For another thing, this was the world premiere of a new McManus stage show, “Pat McManus, Endlessly Grousing.”

“New” is a relative term, since more than half of the show consists of the best-loved stories from the previous two stage shows, “A Fine and Pleasant Misery: The Humor of Pat McManus” and “McManus In Love.” We were treated to reprises of the deer-riding-a-bicycle story, the backyard-campout-with-The-Mummy story, and the Rancid-crabtree-flying-down-the-mountain-on-a-toboggan story.

These stories were as funny the second time around as they were the first. McManus’ wordcraft is flawless - do you have any idea how much work it takes to make these stories sound so breezy? Also, I felt that the more subdued Behrens was actually funnier this time around, less over-the-top.

Yet the new material provided some of the best moments. Behrens (as McManus) started off one story by talking about an opportunity he had this summer to spend some time in the woods, to appreciate nature at its best, etc., etc.

Then he paused for just the right amount of time, and said, “And then they found me.”

It was a story about being lost, and the main lesson that McManus learned from it is that the only truly useful compass would be one that “points to where your car is parked.”

Behrens also performed a piece from McManus’ new book, “Into the Twilight, Endlessly Grousing,” about how it’s OK for men to cry, and another story about his old mountain car, Mrs.
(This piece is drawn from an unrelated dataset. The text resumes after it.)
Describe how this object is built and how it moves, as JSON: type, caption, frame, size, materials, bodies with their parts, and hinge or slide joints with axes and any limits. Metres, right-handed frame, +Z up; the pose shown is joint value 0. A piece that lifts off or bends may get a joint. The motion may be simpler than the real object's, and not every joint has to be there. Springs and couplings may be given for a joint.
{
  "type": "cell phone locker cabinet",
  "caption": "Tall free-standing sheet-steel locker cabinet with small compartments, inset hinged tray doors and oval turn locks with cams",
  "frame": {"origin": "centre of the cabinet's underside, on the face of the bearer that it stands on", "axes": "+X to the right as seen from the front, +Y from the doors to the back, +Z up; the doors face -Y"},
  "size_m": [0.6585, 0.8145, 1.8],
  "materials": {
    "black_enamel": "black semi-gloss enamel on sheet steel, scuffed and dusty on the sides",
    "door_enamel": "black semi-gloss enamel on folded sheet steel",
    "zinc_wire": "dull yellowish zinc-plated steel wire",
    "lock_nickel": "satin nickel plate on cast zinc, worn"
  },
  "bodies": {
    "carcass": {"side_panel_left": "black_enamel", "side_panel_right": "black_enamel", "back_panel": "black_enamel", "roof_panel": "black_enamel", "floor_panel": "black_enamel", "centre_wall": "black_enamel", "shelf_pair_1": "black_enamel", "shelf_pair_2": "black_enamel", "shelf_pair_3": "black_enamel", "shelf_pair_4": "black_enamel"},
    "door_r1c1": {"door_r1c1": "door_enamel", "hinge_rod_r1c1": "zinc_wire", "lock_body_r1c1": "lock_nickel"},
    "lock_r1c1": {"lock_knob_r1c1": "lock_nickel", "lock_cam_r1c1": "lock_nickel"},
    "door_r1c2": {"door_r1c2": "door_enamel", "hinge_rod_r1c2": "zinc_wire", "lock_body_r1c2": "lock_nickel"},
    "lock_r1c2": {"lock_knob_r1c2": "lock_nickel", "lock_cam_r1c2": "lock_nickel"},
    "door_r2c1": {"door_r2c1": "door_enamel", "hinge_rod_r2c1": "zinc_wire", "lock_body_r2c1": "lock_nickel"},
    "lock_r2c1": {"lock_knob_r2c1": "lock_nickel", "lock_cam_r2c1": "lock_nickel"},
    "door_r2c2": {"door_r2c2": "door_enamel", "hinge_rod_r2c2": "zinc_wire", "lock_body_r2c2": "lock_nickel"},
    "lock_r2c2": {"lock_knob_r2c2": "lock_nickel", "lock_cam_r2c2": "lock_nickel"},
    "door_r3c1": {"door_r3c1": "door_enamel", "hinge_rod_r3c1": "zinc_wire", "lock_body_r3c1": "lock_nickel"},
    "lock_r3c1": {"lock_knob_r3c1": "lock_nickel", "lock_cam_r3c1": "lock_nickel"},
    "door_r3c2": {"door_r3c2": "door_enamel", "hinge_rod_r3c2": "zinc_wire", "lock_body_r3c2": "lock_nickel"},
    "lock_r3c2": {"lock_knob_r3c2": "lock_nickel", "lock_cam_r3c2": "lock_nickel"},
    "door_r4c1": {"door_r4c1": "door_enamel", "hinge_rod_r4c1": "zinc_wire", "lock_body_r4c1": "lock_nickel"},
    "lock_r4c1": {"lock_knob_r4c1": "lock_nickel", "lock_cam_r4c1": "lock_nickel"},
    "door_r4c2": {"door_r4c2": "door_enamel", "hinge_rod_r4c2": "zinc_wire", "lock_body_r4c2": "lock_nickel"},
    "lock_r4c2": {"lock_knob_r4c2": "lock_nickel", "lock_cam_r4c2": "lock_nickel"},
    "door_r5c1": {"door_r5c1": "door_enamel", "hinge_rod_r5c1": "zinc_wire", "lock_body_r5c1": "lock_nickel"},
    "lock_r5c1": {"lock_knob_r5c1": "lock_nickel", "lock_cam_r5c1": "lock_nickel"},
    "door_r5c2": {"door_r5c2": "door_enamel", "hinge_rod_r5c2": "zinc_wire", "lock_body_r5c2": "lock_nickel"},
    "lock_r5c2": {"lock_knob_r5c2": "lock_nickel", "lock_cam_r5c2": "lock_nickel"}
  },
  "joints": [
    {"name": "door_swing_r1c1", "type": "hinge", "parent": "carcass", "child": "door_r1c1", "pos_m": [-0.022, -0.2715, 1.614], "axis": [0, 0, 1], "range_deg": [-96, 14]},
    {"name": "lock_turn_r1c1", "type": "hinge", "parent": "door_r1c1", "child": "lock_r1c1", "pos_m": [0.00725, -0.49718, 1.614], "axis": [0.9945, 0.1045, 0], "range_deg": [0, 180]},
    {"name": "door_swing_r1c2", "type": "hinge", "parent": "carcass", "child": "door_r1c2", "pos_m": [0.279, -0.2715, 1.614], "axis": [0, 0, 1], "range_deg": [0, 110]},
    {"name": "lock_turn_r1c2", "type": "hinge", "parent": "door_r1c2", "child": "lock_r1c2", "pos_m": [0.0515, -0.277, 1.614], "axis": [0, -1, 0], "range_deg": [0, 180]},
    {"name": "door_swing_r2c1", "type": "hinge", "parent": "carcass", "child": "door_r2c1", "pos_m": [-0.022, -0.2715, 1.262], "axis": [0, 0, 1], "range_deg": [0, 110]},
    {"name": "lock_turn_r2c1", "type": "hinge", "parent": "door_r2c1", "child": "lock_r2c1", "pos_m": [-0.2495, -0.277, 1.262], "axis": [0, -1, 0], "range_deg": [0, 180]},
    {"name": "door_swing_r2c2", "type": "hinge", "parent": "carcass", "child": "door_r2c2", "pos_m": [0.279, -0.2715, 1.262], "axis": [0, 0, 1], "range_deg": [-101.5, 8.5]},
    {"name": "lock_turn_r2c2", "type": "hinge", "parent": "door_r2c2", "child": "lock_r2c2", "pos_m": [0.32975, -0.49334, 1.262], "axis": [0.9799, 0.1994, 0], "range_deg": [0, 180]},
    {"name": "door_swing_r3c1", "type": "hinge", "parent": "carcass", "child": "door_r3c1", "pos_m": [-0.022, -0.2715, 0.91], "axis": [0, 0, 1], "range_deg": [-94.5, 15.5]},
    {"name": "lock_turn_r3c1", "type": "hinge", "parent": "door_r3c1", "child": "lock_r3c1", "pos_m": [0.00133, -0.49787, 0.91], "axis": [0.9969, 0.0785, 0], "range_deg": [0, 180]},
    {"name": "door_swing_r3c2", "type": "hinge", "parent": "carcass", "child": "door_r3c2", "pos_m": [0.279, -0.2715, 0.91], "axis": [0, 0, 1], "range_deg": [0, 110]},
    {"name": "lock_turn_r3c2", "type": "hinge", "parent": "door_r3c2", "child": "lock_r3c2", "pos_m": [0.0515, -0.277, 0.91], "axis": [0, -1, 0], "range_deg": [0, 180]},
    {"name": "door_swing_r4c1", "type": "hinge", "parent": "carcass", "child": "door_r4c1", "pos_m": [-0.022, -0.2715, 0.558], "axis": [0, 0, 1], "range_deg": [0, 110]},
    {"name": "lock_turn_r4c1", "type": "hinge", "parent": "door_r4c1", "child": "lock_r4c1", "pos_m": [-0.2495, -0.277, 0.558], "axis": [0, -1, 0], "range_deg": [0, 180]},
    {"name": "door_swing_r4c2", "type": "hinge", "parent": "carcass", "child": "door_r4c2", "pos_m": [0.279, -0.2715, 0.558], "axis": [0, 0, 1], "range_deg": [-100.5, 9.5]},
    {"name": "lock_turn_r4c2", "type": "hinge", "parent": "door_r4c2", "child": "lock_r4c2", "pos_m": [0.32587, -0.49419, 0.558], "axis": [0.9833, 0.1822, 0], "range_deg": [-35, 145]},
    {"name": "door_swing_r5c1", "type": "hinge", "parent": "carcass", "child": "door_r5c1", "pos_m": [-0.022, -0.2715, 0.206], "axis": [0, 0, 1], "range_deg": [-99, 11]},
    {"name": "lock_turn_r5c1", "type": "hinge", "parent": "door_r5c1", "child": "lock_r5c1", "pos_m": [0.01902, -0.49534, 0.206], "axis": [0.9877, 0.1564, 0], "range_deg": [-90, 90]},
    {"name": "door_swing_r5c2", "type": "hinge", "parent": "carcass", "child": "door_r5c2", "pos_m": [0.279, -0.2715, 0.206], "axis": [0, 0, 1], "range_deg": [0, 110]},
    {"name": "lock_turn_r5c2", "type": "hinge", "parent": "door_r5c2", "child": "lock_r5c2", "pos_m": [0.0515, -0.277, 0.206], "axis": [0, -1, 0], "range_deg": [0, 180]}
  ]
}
Peabody, complete with hilarious exhaust gags.

In an unusual departure, the show ends with a bittersweet story, “The Boy,” from the new book. Behrens actually read the story, verbatim. This made it decidedly less theatrical than the rest of the evening, but it signalled the audience that here was a story that had a purpose beyond entertainment.

This show is still a work in progress, and although it is perfectly enjoyable the way it stands, McManus and Behrens will probably be tweaking it further before they take it on the road in January.

They might want to add a bit more “grousing” material, if only because we expect it from the title. Also, they might want to experiment with “The Boy” and see what happens when the story is performed instead of read. It might fly and it might not, but it might be worth a try.